Di tepi sendang, bayangan tubuh-tubuh yang berendam seperti siluet doa yang terbenam. Beberapa tampak diam, mata terpejam, tangan terkatup atau terbuka, menggenggam sehelai harap. Yang lain bergerak pelan, seperti mengikuti tarian air yang mengalirkan rasa. Suara air yang berkecipak kadang diiringi teriakan lirih, atau gumaman doa yang tak sepenuhnya dapat kupahami. Tapi yang jelas, semua yang datang membawa sesuatu--entah itu niat, luka, atau sekadar pertanyaan.
Aku dan kawanku tidak ikut berendam. Hanya mengamati. Tapi rasanya seolah aku juga turut larut di tengah-tengah mereka, di antara harapan-harapan yang dihanyutkan ke dalam sendang malam itu. Kawan di sebelahku sesekali menyalakan flash kamera gadgetnya. Aku tahu, ia juga sedang menelisik: bukan hanya yang kasat, tapi juga yang tak terucap.
Di sisi lain sendang, beberapa orang ramai-ramai mengelilingi seorang lanjut usia yang duduk sila di sudut sendang. Permainan othok tengah berlangsung--sebuah bentuk perjudian yang biasanya hanya muncul di malam-malam istimewa seperti ini. Bunyi dadu dilempar, sorak-sorai rendah bergema, dan mata-mata tajam mengamati nasib yang tergulung dalam bilah kecil kayu. Ironis, mungkin. Di tempat yang dianggap suci, di momen yang penuh makna, judi berlangsung tanpa malu. Tapi mungkin itulah kenyataan paling jujur dari manusia: di tengah kesucian, selalu ada sisi kelam yang mengiringi dan tak bisa dihindari.

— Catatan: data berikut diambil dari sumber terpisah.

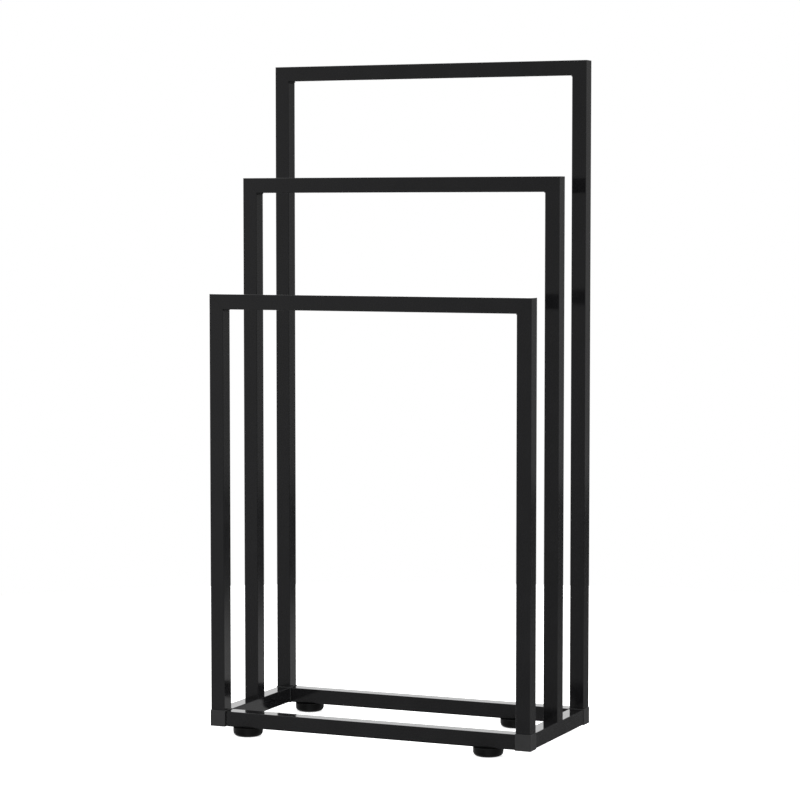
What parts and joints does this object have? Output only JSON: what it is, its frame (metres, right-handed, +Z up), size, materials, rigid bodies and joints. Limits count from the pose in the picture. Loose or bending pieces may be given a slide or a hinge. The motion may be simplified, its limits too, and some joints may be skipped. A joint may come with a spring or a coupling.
{
  "type": "towel rack",
  "caption": "Free-standing three-tier towel rack: black square-tube frames of rising height on a rectangular base with moulded corner connectors and round screw-in feet.",
  "frame": {"origin": "on the floor, under the middle of the rack's plan", "axes": "+Z up, +X to the right as seen from the front, -Y towards the front (lowest) bar"},
  "size_m": [0.4556, 0.2394, 0.893],
  "materials": {
    "coated_tube": "semi-gloss black powder coat on steel",
    "connector_plastic": "fine matte moulded plastic",
    "foot_plastic": "smooth moulded black plastic",
    "sole_rubber": "matte rubber",
    "zinc_steel": "bright zinc plate"
  },
  "bodies": {
    "frame": {"front_rail": "coated_tube", "rear_rail": "coated_tube", "left_side_rail": "coated_tube", "right_side_rail": "coated_tube", "front_post_left": "coated_tube", "front_post_right": "coated_tube", "front_bar": "coated_tube", "middle_post_left": "coated_tube", "middle_post_right": "coated_tube", "middle_bar": "coated_tube", "rear_post_left": "coated_tube", "rear_post_right": "coated_tube", "rear_bar": "coated_tube", "corner_front_left": "connector_plastic", "corner_front_right": "connector_plastic", "corner_rear_left": "connector_plastic", "corner_rear_right": "connector_plastic", "middle_post_plug_left": "connector_plastic", "middle_post_plug_right": "connector_plastic", "middle_post_bolts": "zinc_steel", "middle_post_washers": "zinc_steel", "foot_rivet_nuts": "zinc_steel"},
    "foot_front_left": {"foot_shell_front_left": "foot_plastic", "foot_sole_front_left": "sole_rubber"},
    "stud_front_left": {"foot_stud_front_left": "zinc_steel"},
    "foot_front_right": {"foot_shell_front_right": "foot_plastic", "foot_sole_front_right": "sole_rubber"},
    "stud_front_right": {"foot_stud_front_right": "zinc_steel"},
    "foot_rear_left": {"foot_shell_rear_left": "foot_plastic", "foot_sole_rear_left": "sole_rubber"},
    "stud_rear_left": {"foot_stud_rear_left": "zinc_steel"},
    "foot_rear_right": {"foot_shell_rear_right": "foot_plastic", "foot_sole_rear_right": "sole_rubber"},
    "stud_rear_right": {"foot_stud_rear_right": "zinc_steel"}
  },
  "joints": [
    {"name": "front_left_foot_height", "type": "slide", "parent": "frame", "child": "foot_front_left", "axis": [0, 0, -1], "range_m": [0, 0.006]},
    {"name": "front_left_stud_turn", "type": "hinge", "parent": "foot_front_left", "child": "stud_front_left", "pos_m": [-0.177, -0.1, 0.012], "axis": [0, 0, -1], "range_deg": [0, 2160]},
    {"name": "front_right_foot_height", "type": "slide", "parent": "frame", "child": "foot_front_right", "axis": [0, 0, -1], "range_m": [0, 0.006]},
    {"name": "front_right_stud_turn", "type": "hinge", "parent": "foot_front_right", "child": "stud_front_right", "pos_m": [0.166, -0.1, 0.012], "axis": [0, 0, -1], "range_deg": [0, 2160]},
    {"name": "rear_left_foot_height", "type": "slide", "parent": "frame", "child": "foot_rear_left", "axis": [0, 0, -1], "range_m": [0, 0.006]},
    {"name": "rear_left_stud_turn", "type": "hinge", "parent": "foot_rear_left", "child": "stud_rear_left", "pos_m": [-0.1814, 0.1, 0.012], "axis": [0, 0, -1], "range_deg": [0, 2160]},
    {"name": "rear_right_foot_height", "type": "slide", "parent": "frame", "child": "foot_rear_right", "axis": [0, 0, -1], "range_m": [0, 0.006]},
    {"name": "rear_right_stud_turn", "type": "hinge", "parent": "foot_rear_right", "child": "stud_rear_right", "pos_m": [0.125, 0.1, 0.012], "axis": [0, 0, -1], "range_deg": [0, 2160]}
  ],
  "couplings": [
    {"joint": "front_left_stud_turn", "follows": "front_left_foot_height", "rad_per_m": 6283.2},
    {"joint": "front_right_stud_turn", "follows": "front_right_foot_height", "rad_per_m": 6283.2},
    {"joint": "rear_left_stud_turn", "follows": "rear_left_foot_height", "rad_per_m": 6283.2},
    {"joint": "rear_right_stud_turn", "follows": "rear_right_foot_height", "rad_per_m": 6283.2}
  ]
}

Bandar judi othok sedang menanti taruhan lainnya dari orang-orang yang mengerumuninya sebelum dadu itu dikocok. Sumber: dokumentasi pribadi
Sesekali aku menoleh, mengamati pedagang yang sibuk melayani pelanggan. Wajah mereka tak menunjukkan lelah. Justru ada semacam semangat dalam gerak mereka, seolah malam ini bukan beban, tapi berkah. Dan memang bagi mereka, malam satu suro adalah rezeki yang datang dalam bentuk tak terduga. Mereka telah membuka warung dari siang, menanti malam tiba. Mereka tahu, di antara keramaian ini, ada uang yang bisa dikantongi. Tapi lebih dari itu, ada keterikatan batin, tradisi, dan rasa percaya bahwa malam ini layak untuk dirayakan, meski dengan cara mereka sendiri.
Waktu berjalan perlahan tapi pasti, dua jarum jam di tangan sudah menunjukkan di angka yang sama: 12. Tapi keramaian justru semakin menjadi-jadi. Seorang laki-laki paruh baya dengan berpenampilan layaknya seorang ustad yang disegani oleh warganya datang dengan rombongan orang-orang di belakangnya. Mereka berhenti sejenak, berdoa bersama, lalu sang laki-laki itu menyuruh rombongannya dari kalangan laki-laki untuk memasuki sendang terlebih dahulu.